One of the keys to the success of template-based photometric red- shift estimators is the good set of spectral templates used to fit the broad-band spectral energy distributions of observed galaxies. Spec- tral templates from models are often used, but they can miss some important features of real spectra. Also, models have to be highly consistent with the observations in terms of integrated colours. As an alternative to models, individual empirical spectra are used, but it is not easy to get a high S/N set of spectra that represents all types of galaxies.
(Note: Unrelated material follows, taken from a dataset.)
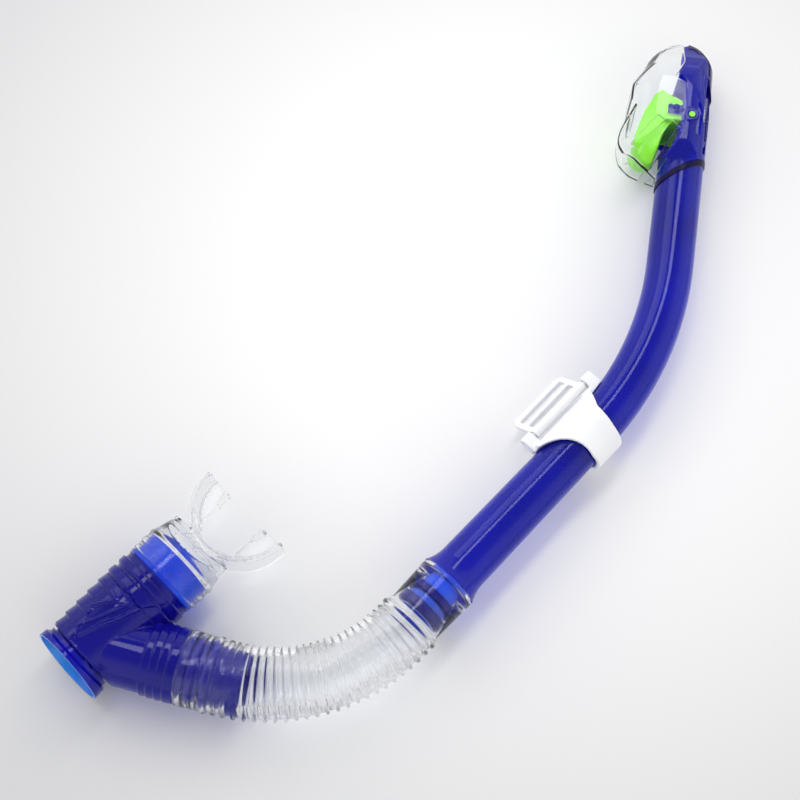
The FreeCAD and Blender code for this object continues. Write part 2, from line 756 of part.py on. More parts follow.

Our composites can provide a high S/N, reliable and representative template set for photo-z applications

An alternative method to template fitting is using machine learning algorithms to learn the relationship between the photometric magnitudes (which are observed/measured) and the photometric redshift estimate: you train the ML algorithm on a set of photometric magnitudes as "inputs" with a corresponding set of known spectroscopic "outputs" so it learns the relationship (which is highly nonlinear, multivariate, and nontrivial) between the photometric magnitudes and the spectroscopic redshift. Then you give the trained ML algorithm a new dataset of photometric measurements to output a photometric redshift estimate. The competitiveness of such ML algorithms has greatly improved over recent decades, and now many groups use some kind of mixture of template fitting and ML approaches.

Either approach, the template catalogues or the ML algorithms, involve using known spectroscopic spectra or redshifts to deduce photometric information from photometric magnitudes.